In recent years, a retrospective titled Leslie Reid: A Darkening Vision, curated by Diana Nemiroff was held at the Carleton University Art Gallery in Ottawa (2011). Also in 2012, her paintings were exhibited in Builders: The Canadian Biennial at the National Gallery of Canada. In 2016, she made a three-week Arctic tour as part of the Canadian Forces Artists Program which resulted in an exhibition titled Mapping a Cold War, a multimedia production of paintings, videos and photo-mosaics at the Founders' Gallery, Military Museums, Calgary which the curator of the show, Lindsey Sharman, called "subtle, yet ambitious and sublime". In 2017, she joined the Canada 150 C3 expedition as artist through the Northwest Passage and on this trip made videos recording two Inuit women, one a young former Ranger and the other an Elder who had been part of the High Arctic Relocation. These videos were shown in Open Channels, Âjagemô Gallery, Canada Council 2019 and at the Frankfurt Book Fair 2020. (Reid's videos are available on her website). In 2018, Reid took part in the artists and writers residency The Arctic Circle, sailing for two weeks on a tall ship through the Norwegian arctic territory of Svalbard. In 2021, Reid exhibited three installations in the 2021 Bonavista Biennale: The Tonic of Wildness. In 2020, she received a Canada Council for the Arts, Concept to Realization Grant for Dark Ice ᓯᑯ ᕿᕐᓂᖅᓯᓯᒪᔪᖅ, an exhibition postponed till 2022, in collaboration with Robert Kautuk, an Inuk photographer from the community of Clyde River, which took place at the Ottawa Art Gallery, curated by Rebecca Basciano. Dark Ice examined effects of vanishing ice on geographies and communities in the Arctic. In 2024, Reid showed her New Arctic paintings, alongside Evergon's recent photographs at Galerie St-Laurent + Hill, Ottawa.

==Selected collections, memberships and awards==
Her work has since been collected by numerous institutions in Canada, including the National Gallery of Canada, the Art Gallery of Nova Scotia, the Art Gallery of Ontario, the Glenbow Museum, the Ottawa Art Gallery, the Montreal Museum of Fine Arts, the Musée d'art contemporain de Montréal, the Robert McLaughlin Gallery, the Winnipeg Art Gallery, the Whyte Museum, the Richard L. Nelson Gallery at the University of California (Davis), and many more.

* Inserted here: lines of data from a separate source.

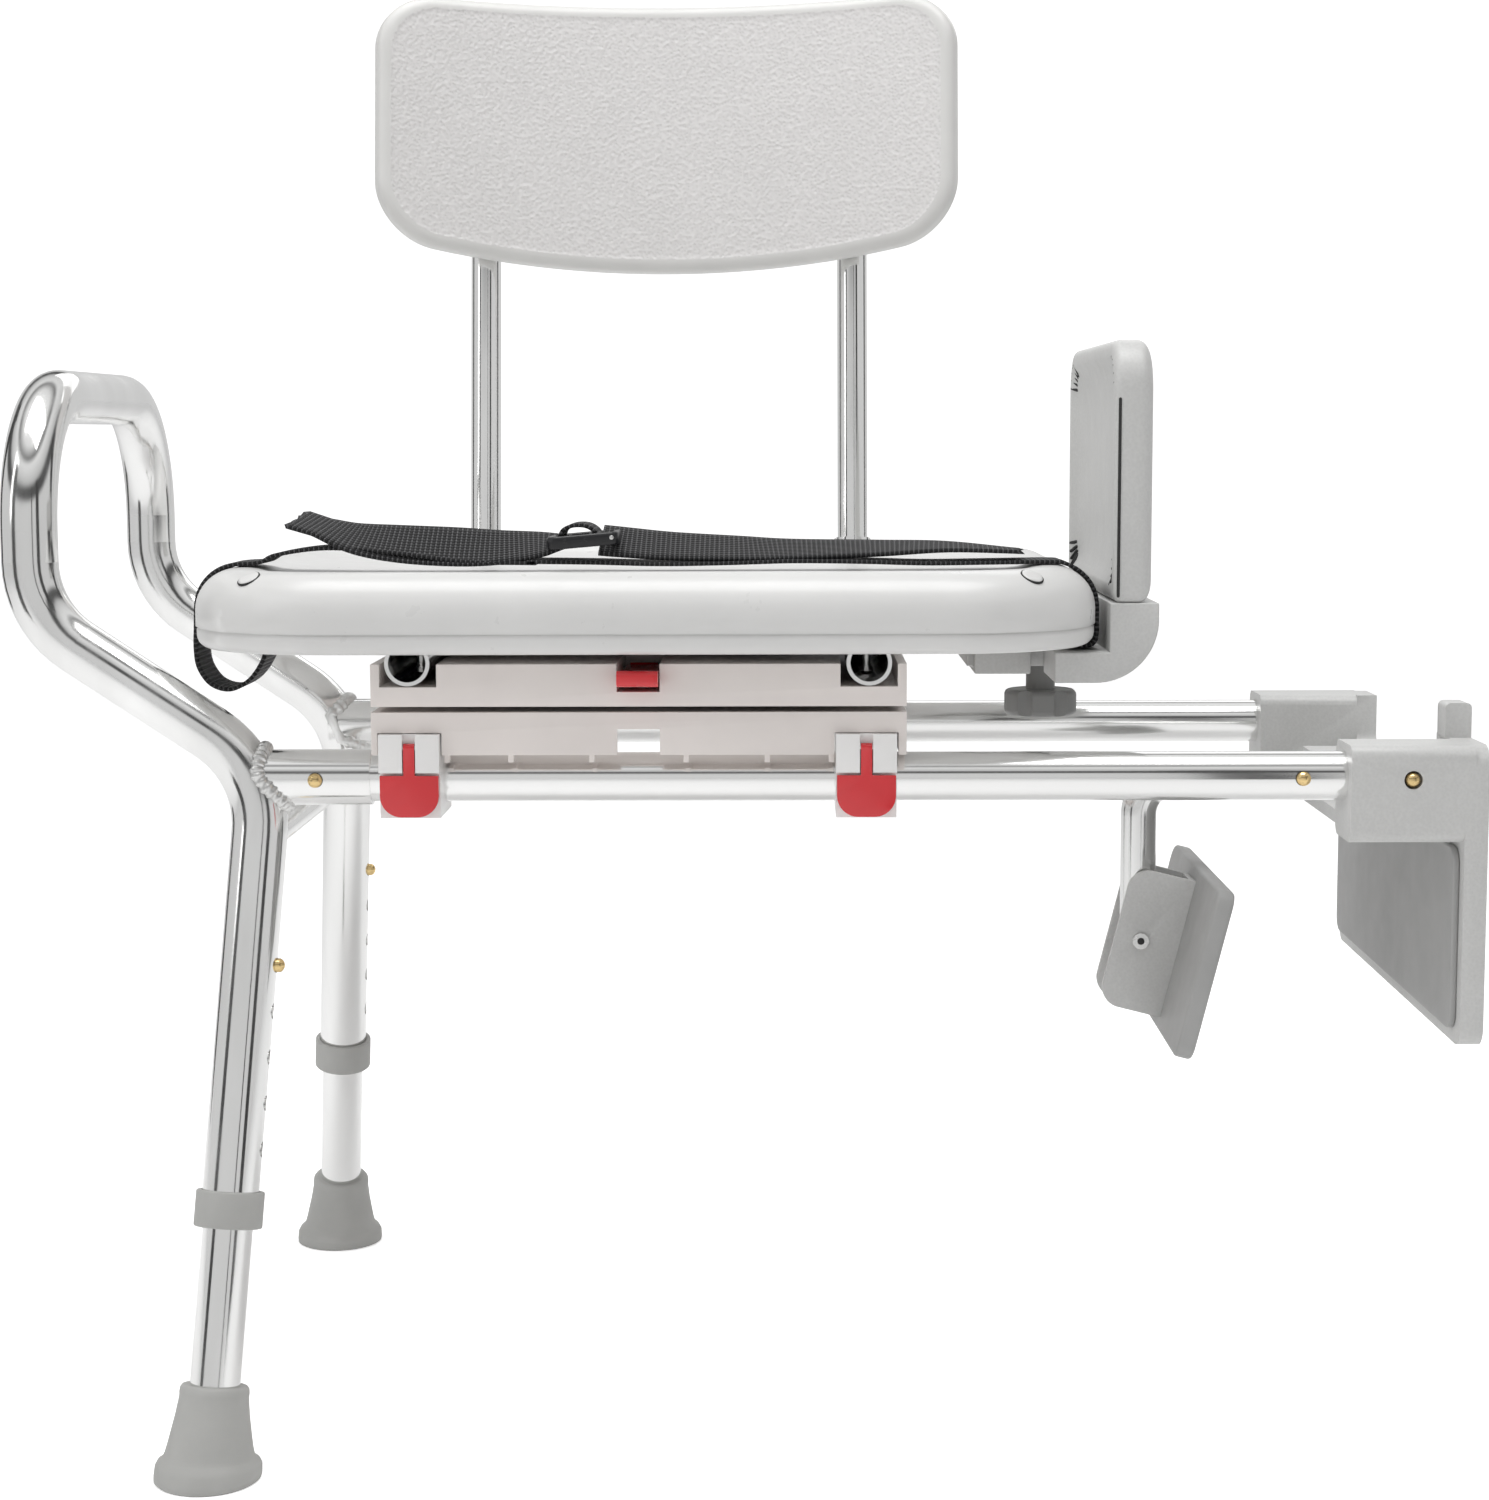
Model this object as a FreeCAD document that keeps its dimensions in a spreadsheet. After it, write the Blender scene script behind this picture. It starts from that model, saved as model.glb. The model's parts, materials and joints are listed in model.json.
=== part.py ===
import FreeCAD, Part
import math
import os
import re
from FreeCAD import Placement, Rotation, Vector

# Sliding bath transfer bench with a swivel seat. Millimetres, +Z up, floor at Z = 0.
# +X runs along the rails from the grab loop to the tub hook, +Y from the seat front to the backrest.

os.makedirs("parts", exist_ok=True)
doc = FreeCAD.newDocument("transfer_bench")

sizes = {
    "mid_y": -16.2,  # middle plane between the two rails
    "rail_z": 385.0, "rail_side": 152.0, "rail_r": 14.0, "rail_bore": 12.4,
    "rail_left": -250.0, "rail_right": 400.0,
    "sleeve_r": 15.9, "sleeve_bore": 14.06, "sleeve_left": -284.0, "sleeve_right": -210.5,
    "leg_r": 15.9, "leg_bore": 14.06, "leg_in_r": 14.0, "leg_in_bore": 12.2,
    "leg_top_x": -272.5, "foot_x": -298.5, "foot_side": 232.0, "leg_end_z": 140.0,
    "collar_r": 19.2, "collar_low": 136.0, "collar_high": 156.0,
    "foot_r": 30.0, "foot_top_r": 18.0, "foot_high": 50.0, "foot_rim": 11.0,
    "loop_x": -403.5, "loop_bend_z": 477.0, "loop_top_z": 602.0,
    "cross_r": 8.0, "cross_z": 347.0,
    "pivot_x": -57.0, "plate_half": 150.0, "plate_side": 180.0, "skin": 4.0,
    "base_low": 400.5, "base_high": 424.6, "deck_low": 427.8, "deck_high": 451.6,
    "ring_r": 110.0, "ring_bore": 60.0, "bolt_r": 6.0, "bolt_bore": 6.05,
    "glide_left": -185.5, "glide_right": 70.5, "glide_half": 17.0, "glide_deep": 50.0,
    "glide_low": 365.0, "glide_high": 412.6, "glide_bore": 14.06,
    "lever_half": 16.5, "lever_low": 366.0, "lever_high": 389.4, "lever_pin_z": 405.0,
    "base_corner": 50.0, "window_top": 415.0,
    "release_z": 443.5, "release_side": 112.0, "pin_r": 1.5,
    "lever_thick": 3.8, "ear_low": 391.0, "ear_deep": 5.0, "stem_half": 3.2,
    "tube_side": 129.0, "tube_r": 12.7, "tube_bore": 10.5, "tube_z": 452.2, "tube_bend": 34.0,
    "trough_half": 16.0, "trough_floor": 438.8, "notch_half": 12.0, "notch_floor": 436.0,
    "post_r": 10.45, "post_bore": 8.8, "post_lean": 8.0, "post_y": 228.0, "post_top": 385.0,
    "seat_x": -56.0, "seat_half": 260.0, "seat_side": 203.0, "seat_low": 458.0,
    "seat_high": 503.0, "seat_corner": 88.0, "seat_round": 15.0,
    "back_half": 203.0, "back_low": 240.0, "back_high": 427.0, "back_thick": 17.0,
    "back_radius": 471.0, "back_corner": 42.0,
    "arm_in": 213.0, "arm_out": 236.0, "arm_side": 131.0, "arm_low": 482.0, "arm_high": 632.0,
    "arm_corner": 26.0, "elbow_left": 180.0, "elbow_out": 239.5, "elbow_low": 436.0,
    "elbow_round": 36.0, "foot_plate_left": 134.0, "foot_plate_side": 60.0,
    "foot_plate_low": 440.0, "foot_plate_high": 453.6,
    "stud_x": 183.5, "stud_r": 4.0, "stud_bore": 4.05, "knob_r": 22.5, "knob_low": 405.0,
    "knob_high": 421.0, "knob_neck_r": 9.0,
    "socket_left": 342.5, "socket_right": 412.0, "socket_low": 349.0, "socket_high": 404.0,
    "socket_half": 23.0, "hook_out": 419.5, "hook_thick": 13.0, "hook_side": 175.0,
    "hook_low": 232.0, "web_thick": 8.0, "notch_z": 372.0,
    "clamp_r": 11.0, "clamp_bore": 9.4, "clamp_x": 245.5, "clamp_z": 365.5, "clamp_low": 238.0,
    "clamp_socket_r": 13.0, "clamp_socket_bore": 11.06, "clamp_socket_left": 269.5,
    "pad_pivot_z": 265.0, "pad_side": 98.0, "pad_half": 52.0, "pad_tilt": 14.0,
    "sleeve_hole_x": -241.0, "stop_hole_x": 317.0, "hook_hole_x": 377.0,
    "button_r": 4.0, "button_hole": 4.3, "strap_wide": 38.0, "strap_thick": 2.4,
}

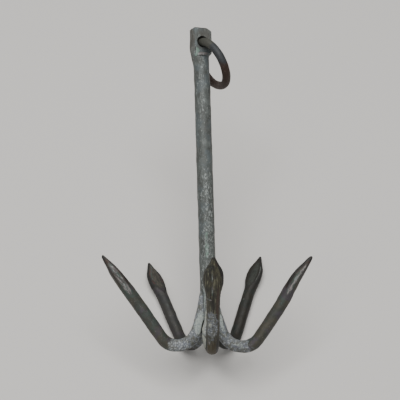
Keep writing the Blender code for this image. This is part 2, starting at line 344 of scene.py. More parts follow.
@dataclass(frozen=True)
class ZincFinish:
    """Galvanising gone to mottled grey-green, with pale flecks and streaks."""

    name: str = "weathered_zinc"
    grey: Colour = (0.096, 0.107, 0.099)
    dark: Colour = (0.060, 0.064, 0.058)
    pale: Colour = (0.29, 0.315, 0.30)
    green: Colour = (0.140, 0.205, 0.168)
    blue: Colour = (0.086, 0.104, 0.108)
    pink: Colour = (0.150, 0.134, 0.130)
    # brown stains, also used as painted shade on the shank's sides
    brown: Colour = (0.062, 0.057, 0.047)
    shade_and_grime: Colour = (0.016, 0.015, 0.013)
    deposit: Deposit = Deposit(skin=(0.24, 0.265, 0.235))

    def make(self) -> bpy.types.Material:
        """Build the material.

        Returns:
            The material.
        """
        recipe = Recipe(self.name)
        clouds = recipe.noise(0.014, 4.0, 0.6).above(0.30, 0.60)
        mottle = recipe.noise(0.0050, 5.0, 0.72, along=0.7).above(0.56, 0.40)
        base = recipe.mix(self.dark, self.grey, clouds - mottle * 0.6)
        base = recipe.mix(base, self.blue, recipe.noise(0.024, 2.0).above(0.48, 0.62) * 0.7)
        broken = recipe.noise(0.0050, 4.0, 0.65, along=0.5)
        base = recipe.mix(base, self.green, recipe.torn(Mask.PATINA, broken, 0.9, 0.95, 1.15))
        base = recipe.mix(base, self.pink, recipe.torn(Mask.RUST, broken, 0.8, 0.90, 1.15))
        # brown stains, and painted shade along the shank's sides, where that mask is painted
        stain_and_side_shade = recipe.torn(Mask.WORN, broken, 0.9, 0.75, 1.35)
        base = recipe.mix(base, self.brown, stain_and_side_shade * 0.85)
        streaks = recipe.noise(0.0024, 4.0, 0.62, 0.4, along=0.16).above(0.54, 0.66)
        streaks = streaks * recipe.noise(0.018, 2.0).above(0.40, 0.56)
        granular = recipe.painted(Mask.SPECK)
        fine = recipe.noise(0.0017, 4.0, 0.74, 0.3, along=0.5)
        coarse = recipe.noise(0.0032, 5.0, 0.74, 0.4, along=0.5)
        flecks = (fine * 0.5 + coarse * 0.5 + granular * 0.055).above(0.555, 0.625)
        flecks = flecks * (1.0 - stain_and_side_shade * 0.8)
        base = recipe.mix(base, self.pale, streaks * 0.30 + flecks * 0.80)
        spots = recipe.noise(0.0022, 4.0, 0.7, along=0.6) - granular * 0.07
        base = recipe.mix(base, self.dark, spots.above(0.43, 0.35) * 0.8)
        colour, crusted = self.deposit.lay(recipe, base)
        # near-black painted shade, and dark dirt at the tips, where that mask is painted
        shade_and_grime_share = recipe.torn(Mask.SHADE, broken, 0.4, 0.60, 0.95)
        return recipe.close(
            Base_Color=recipe.mix(colour, self.shade_and_grime, shade_and_grime_share),
            Roughness=0.56 + crusted * 0.25,
            Metallic=0.22 - crusted * 0.22,
            Normal=recipe.dents(flecks, 0.00012, Normal=recipe.pitted()),
        )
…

In 1978, Reid was elected to the Royal Canadian Academy of Arts, which gave her the Award for Excellence in the Visual Arts in 2000. She is represented by the Galerie St-Laurent + Hill, Ottawa and Galerie Laroche/Joncas, Montreal.

==Major solo exhibitions in public institutions==
- 1980 Leslie Reid: Recent paintings and prints, Canada House, London, England, catalogue introduction by Richard Simmins.
- 1980 Centre Culturel Canadien, Paris;
- 1984 Leslie Reid: Recent prints and paintings. Agnes Etherington Art Centre, Kingston, curated by Robert Swain;
- 1990-1994 Landscape into Light: Leslie Reid Paintings and Prints, 1974-1990, curated by Anna Babinska; Arts Court, Ottawa (today the Ottawa Art Gallery)
  - 1990 Arts Court Gallery (Ottawa);
  - 1991 Richard L. Nelson Gallery, University of California (Davis);
  - 1991 Mary Porter Sesnon Gallery, Porter College, University of California, Santa Cruz;
  - 1991 Meridian Gallery, San Francisco, California;
  - 1992 Fine Arts Center, Augusta College, Augusta, Georgia;
  - 1994 Robert McLaughlin Gallery, Oshawa, Ontario;
- 1996 Surfacing, Carleton University Art Gallery, Ottawa, curated by Sandra Dyck;
- 2011 Leslie Reid: A Darkening Vision, retrospective exhibition Carleton University Art Gallery, Ottawa, curated by Diana Nemiroff;
- 2016 Mapping a Cold War, University of Calgary's Founders' Gallery, The Military Museums, Calgary, curated by Lindsey Sharman;
- 2022 ᓯᑯ ᕿᕐᓂᖅᓯᓯᒪᔪᖅ | DARK ICE, Ottawa Art Gallery.

==Notable works==
- Calumet Island 6 a.m. / Calumet Island 10 a.m. / Calumet Island 2 p.m. / Calumet Island 6 p.m. (1974); Cape Pine: The Cairn; Cape Pine: The Road (2011) National Gallery of Canada
- Cape Pine: The Station Art Gallery of Ontario

==Notable awards==
- 1970: Canadian Centennial Scholarship, U.K.
- 1976: Merit Award, University of Ottawa
- 1979: Cité Internationale des Arts, Canada Council Studio, Paris
- 1981: Merit Award, University of Ottawa
- 1996: Policy 94 Award
- 2000: Arts 2000 Jury Prize for Excellence in Visual Arts, Royal Canadian Academy of Arts
- 2004-2020: Grants from the Canada Council for the Arts, the Ontario Arts Council, the City of Ottawa
- 2012: Queen Elizabeth Diamond Jubilee Medal

== Publications by artist ==
- 1997 The Last Closet. Make: the Magazine of Women's Art, April/May, UK
- 2003 Afterimage: Making Art and Mothering Teens, in Mothering, Popular Culture and the Arts, Journal of the Association for Research on Mothering, vol. 5, no. 1, York University, Toronto
- 2011 "Afterimage: A Journal of Making Art and Mothering Teens. The M Word: Real Mothers in Contemporary Art" (2011)

==Personal life==
Reid's eyes were damaged at birth and later, as an adult she had a traumatic fall which prevented her from painting for five years.